--- start ---

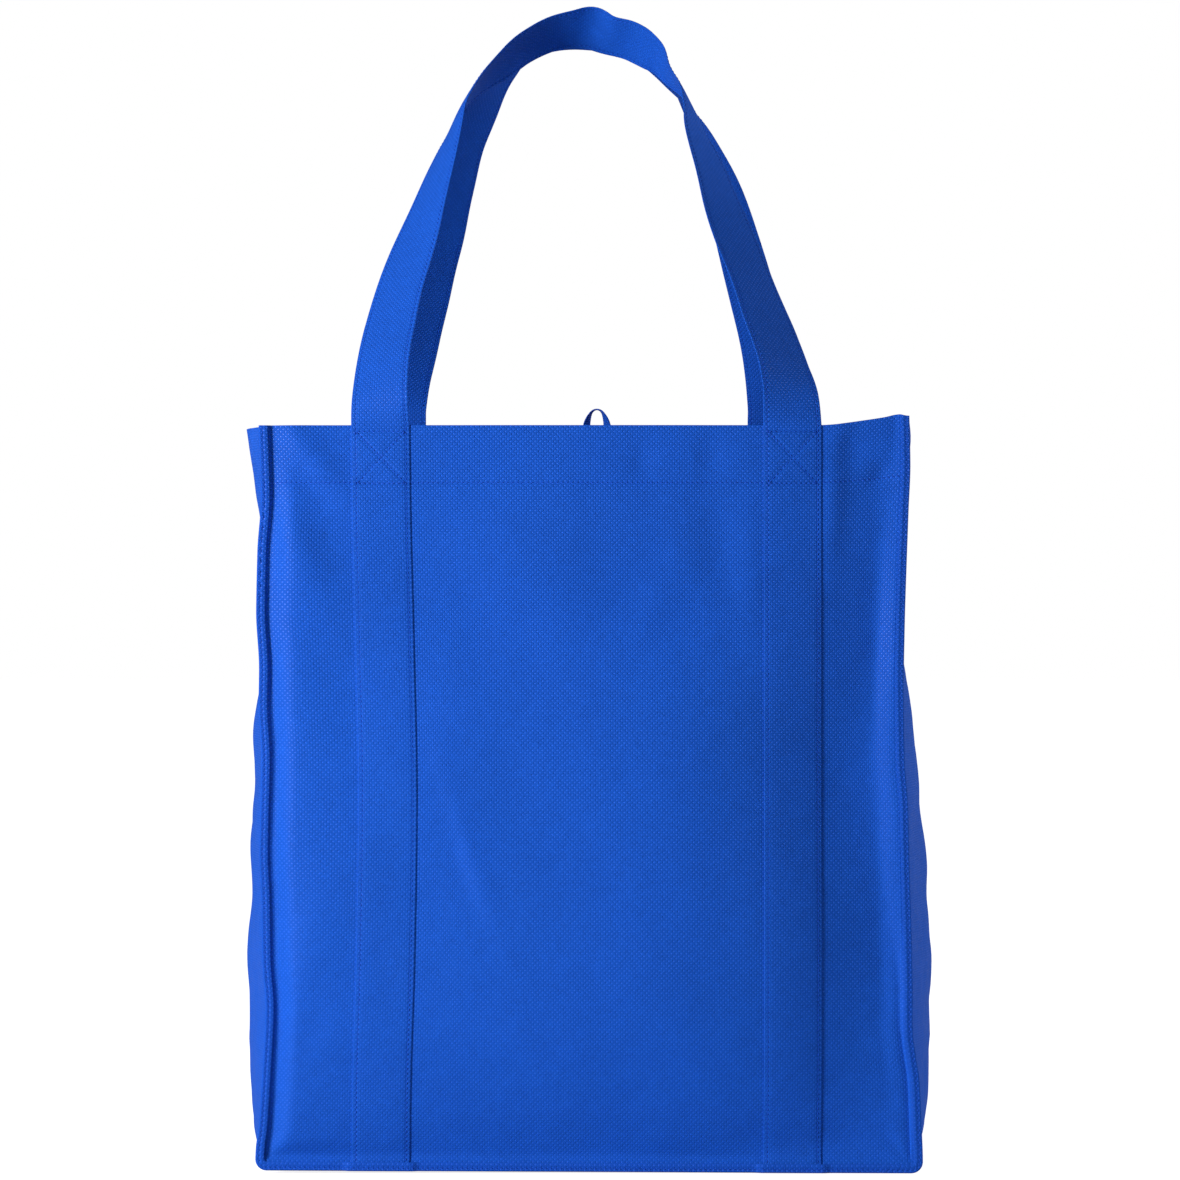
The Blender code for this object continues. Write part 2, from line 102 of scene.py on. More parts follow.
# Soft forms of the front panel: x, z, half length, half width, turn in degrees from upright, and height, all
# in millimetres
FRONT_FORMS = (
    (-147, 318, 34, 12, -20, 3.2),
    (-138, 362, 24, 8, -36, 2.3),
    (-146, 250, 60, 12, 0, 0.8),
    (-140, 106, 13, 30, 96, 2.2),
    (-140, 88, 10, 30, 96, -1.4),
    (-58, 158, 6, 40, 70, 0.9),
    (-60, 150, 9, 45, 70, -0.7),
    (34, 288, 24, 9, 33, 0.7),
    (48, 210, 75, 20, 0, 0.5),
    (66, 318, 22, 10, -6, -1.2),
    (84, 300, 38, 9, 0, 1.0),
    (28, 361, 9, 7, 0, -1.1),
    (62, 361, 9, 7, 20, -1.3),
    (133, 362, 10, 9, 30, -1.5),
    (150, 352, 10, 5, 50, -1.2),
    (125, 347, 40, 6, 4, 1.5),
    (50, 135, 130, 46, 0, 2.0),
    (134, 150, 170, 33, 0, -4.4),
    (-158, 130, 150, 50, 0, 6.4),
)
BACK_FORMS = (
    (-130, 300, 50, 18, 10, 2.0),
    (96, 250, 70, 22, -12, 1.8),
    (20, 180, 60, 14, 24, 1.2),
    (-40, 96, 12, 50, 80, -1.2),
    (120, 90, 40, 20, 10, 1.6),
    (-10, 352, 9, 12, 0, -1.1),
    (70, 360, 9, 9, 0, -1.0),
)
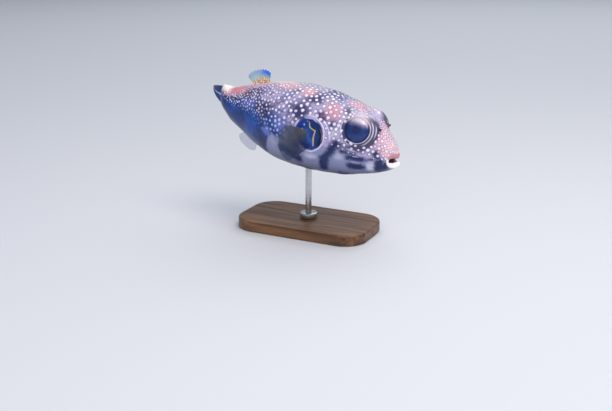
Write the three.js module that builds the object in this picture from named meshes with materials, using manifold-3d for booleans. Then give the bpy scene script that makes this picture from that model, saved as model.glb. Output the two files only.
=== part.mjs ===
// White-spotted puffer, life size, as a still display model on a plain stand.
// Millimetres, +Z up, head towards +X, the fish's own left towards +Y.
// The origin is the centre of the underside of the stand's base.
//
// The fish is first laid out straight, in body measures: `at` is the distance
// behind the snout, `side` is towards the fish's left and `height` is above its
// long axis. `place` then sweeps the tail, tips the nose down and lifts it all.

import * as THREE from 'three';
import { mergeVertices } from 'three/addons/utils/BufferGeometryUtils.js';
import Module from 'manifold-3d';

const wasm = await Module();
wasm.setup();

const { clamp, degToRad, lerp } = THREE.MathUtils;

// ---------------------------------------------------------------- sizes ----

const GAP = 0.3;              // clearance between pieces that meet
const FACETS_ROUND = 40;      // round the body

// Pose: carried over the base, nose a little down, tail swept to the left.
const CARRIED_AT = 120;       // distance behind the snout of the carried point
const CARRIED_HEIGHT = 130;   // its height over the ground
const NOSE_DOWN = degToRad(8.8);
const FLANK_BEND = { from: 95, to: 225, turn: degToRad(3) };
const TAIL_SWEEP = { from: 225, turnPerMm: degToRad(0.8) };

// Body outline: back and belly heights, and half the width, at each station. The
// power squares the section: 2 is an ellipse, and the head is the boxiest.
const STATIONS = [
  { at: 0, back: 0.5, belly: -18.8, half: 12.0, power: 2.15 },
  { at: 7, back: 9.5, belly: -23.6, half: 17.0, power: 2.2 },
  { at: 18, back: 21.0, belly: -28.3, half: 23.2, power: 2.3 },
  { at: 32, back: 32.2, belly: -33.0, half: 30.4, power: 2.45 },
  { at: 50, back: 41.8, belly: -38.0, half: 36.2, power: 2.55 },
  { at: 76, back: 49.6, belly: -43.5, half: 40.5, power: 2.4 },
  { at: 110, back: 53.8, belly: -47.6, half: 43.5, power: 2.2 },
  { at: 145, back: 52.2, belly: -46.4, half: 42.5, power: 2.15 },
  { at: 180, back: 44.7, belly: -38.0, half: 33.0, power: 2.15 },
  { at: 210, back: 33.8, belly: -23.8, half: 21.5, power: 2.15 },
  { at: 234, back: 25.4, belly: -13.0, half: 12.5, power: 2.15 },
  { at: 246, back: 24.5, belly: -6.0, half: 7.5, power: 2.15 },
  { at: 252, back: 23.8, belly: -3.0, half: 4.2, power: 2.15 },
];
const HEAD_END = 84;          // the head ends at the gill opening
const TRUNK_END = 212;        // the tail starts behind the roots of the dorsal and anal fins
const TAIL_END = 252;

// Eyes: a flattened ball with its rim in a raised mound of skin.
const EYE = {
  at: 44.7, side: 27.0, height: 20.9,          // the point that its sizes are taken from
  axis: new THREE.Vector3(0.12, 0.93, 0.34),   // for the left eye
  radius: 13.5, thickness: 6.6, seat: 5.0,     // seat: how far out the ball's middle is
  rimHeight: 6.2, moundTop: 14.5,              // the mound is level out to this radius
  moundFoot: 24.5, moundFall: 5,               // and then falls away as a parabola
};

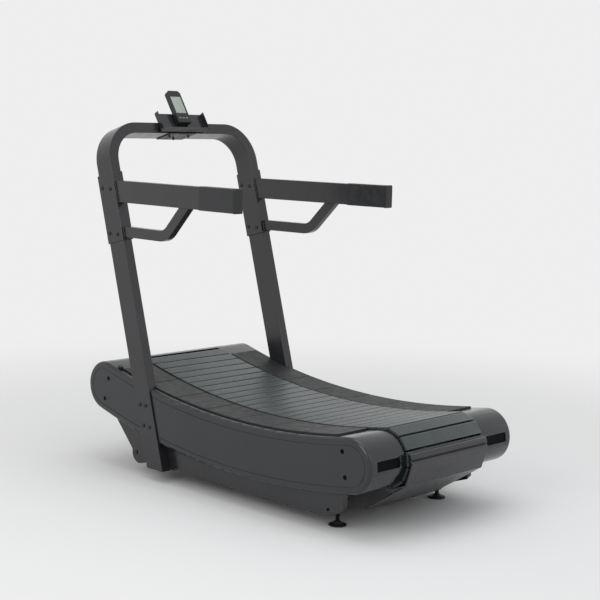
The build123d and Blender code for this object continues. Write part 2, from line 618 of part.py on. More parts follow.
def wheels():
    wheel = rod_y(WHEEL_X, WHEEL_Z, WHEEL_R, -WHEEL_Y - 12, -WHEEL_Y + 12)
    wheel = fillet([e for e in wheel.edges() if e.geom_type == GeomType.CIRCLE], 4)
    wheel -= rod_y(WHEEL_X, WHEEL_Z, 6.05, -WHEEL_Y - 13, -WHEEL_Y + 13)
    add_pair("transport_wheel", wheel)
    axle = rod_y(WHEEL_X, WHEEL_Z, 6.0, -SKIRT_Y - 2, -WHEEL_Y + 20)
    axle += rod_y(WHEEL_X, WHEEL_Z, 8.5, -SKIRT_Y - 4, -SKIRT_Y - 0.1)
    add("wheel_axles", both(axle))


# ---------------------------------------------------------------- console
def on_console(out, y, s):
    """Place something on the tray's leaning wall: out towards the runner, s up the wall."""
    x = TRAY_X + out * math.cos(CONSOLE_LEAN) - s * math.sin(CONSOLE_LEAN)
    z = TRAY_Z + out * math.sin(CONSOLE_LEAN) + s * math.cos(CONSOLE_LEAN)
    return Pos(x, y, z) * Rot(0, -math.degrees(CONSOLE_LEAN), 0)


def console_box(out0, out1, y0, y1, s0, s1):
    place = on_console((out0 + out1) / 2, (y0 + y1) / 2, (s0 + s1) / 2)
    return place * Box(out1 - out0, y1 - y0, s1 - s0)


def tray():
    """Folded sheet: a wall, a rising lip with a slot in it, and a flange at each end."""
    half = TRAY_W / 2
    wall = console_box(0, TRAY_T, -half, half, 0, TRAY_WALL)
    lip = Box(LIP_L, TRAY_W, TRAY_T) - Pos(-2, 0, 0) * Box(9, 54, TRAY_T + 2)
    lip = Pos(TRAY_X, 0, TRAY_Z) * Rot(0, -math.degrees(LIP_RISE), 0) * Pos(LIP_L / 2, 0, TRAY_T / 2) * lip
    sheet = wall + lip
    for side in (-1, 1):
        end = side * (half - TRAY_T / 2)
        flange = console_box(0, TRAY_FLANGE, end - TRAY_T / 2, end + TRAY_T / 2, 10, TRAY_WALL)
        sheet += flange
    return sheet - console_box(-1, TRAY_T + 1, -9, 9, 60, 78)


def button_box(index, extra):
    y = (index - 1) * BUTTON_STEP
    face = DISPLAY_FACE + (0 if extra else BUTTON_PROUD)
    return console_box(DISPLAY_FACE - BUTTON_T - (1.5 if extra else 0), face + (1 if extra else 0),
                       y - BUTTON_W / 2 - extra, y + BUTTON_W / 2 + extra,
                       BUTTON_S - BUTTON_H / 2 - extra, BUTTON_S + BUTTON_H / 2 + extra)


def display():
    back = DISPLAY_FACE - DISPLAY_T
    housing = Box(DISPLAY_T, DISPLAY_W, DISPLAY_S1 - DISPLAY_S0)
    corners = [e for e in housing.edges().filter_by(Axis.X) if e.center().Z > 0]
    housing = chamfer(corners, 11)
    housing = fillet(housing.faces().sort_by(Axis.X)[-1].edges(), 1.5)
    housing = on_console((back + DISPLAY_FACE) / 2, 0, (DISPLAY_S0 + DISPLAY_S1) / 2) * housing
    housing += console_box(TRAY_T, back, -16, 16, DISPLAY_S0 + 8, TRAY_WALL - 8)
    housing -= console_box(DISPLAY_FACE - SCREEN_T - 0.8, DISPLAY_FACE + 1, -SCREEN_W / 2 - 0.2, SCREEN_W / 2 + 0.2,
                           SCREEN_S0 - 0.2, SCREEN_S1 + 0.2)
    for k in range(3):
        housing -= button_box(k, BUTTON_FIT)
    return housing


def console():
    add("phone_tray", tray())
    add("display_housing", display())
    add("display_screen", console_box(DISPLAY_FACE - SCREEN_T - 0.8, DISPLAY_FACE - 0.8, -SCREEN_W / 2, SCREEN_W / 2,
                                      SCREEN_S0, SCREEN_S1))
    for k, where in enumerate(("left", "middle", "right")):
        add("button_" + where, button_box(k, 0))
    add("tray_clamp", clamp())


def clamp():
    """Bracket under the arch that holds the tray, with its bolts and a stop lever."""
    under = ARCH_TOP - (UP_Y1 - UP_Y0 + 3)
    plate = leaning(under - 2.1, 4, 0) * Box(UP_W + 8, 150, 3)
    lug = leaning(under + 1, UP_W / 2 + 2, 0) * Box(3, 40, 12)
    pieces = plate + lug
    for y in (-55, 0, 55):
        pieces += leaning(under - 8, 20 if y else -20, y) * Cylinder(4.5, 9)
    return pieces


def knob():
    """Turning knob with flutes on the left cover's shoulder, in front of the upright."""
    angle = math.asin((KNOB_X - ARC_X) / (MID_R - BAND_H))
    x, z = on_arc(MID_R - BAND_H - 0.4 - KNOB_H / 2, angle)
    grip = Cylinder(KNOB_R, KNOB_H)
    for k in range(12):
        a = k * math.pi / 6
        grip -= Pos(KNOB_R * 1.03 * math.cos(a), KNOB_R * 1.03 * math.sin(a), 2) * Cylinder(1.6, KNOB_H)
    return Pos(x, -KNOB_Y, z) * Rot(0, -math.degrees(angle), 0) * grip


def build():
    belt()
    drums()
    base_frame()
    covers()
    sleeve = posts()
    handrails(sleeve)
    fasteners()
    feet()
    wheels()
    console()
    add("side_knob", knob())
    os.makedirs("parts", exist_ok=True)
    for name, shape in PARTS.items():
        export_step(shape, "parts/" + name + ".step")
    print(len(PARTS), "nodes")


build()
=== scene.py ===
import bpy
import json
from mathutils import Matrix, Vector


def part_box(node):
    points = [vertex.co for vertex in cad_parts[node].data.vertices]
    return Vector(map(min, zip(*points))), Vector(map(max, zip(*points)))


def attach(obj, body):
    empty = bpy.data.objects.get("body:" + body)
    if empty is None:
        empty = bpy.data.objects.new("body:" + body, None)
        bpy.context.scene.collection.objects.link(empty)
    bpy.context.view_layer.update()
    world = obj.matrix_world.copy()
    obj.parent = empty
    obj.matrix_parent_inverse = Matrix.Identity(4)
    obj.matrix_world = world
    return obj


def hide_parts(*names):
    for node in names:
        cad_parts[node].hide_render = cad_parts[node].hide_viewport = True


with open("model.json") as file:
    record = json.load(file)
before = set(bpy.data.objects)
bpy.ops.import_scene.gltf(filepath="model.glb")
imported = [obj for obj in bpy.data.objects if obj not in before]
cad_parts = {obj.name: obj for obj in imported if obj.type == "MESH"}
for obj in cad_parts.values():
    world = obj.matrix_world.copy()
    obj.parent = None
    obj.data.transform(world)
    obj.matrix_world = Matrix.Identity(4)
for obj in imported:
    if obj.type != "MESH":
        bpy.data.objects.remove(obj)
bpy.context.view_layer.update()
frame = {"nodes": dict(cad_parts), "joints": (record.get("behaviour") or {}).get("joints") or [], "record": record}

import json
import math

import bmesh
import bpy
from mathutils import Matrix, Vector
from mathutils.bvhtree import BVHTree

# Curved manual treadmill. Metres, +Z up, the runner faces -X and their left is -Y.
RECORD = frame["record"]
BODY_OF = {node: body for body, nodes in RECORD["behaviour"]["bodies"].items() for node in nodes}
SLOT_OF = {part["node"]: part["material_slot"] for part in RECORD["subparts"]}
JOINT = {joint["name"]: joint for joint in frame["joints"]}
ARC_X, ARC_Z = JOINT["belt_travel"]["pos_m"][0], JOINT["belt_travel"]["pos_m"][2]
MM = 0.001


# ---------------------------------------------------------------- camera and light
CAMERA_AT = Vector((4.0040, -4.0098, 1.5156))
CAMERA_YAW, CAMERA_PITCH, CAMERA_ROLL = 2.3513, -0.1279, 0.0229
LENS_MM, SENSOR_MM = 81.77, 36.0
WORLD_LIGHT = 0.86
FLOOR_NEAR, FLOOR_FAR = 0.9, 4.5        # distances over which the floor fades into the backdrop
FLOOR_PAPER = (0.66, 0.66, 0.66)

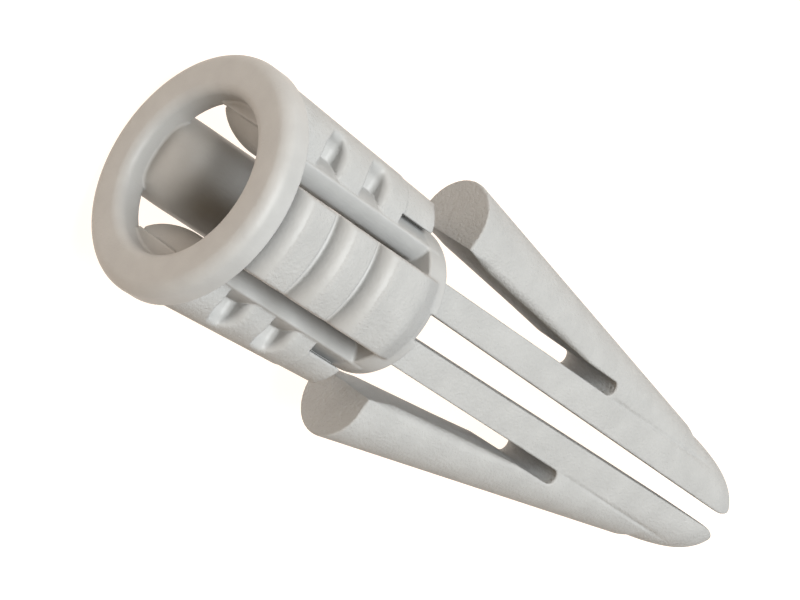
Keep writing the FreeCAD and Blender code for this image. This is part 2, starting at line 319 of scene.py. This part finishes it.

--- end ---

Exactly and exclusively, reproduce the lines that start at the line containing "obj.matrix_parent_inverse = Matrix.Identity(4)" and end at the line containing "before = set(bpy.data.objects)", inclusive of both.

• **Written answer**:
    obj.matrix_parent_inverse = Matrix.Identity(4)
    obj.matrix_world = world
    return obj


def hide_parts(*names):
    for node in names:
        cad_parts[node].hide_render = cad_parts[node].hide_viewport = True


with open("model.json") as file:
    record = json.load(file)
before = set(bpy.data.objects)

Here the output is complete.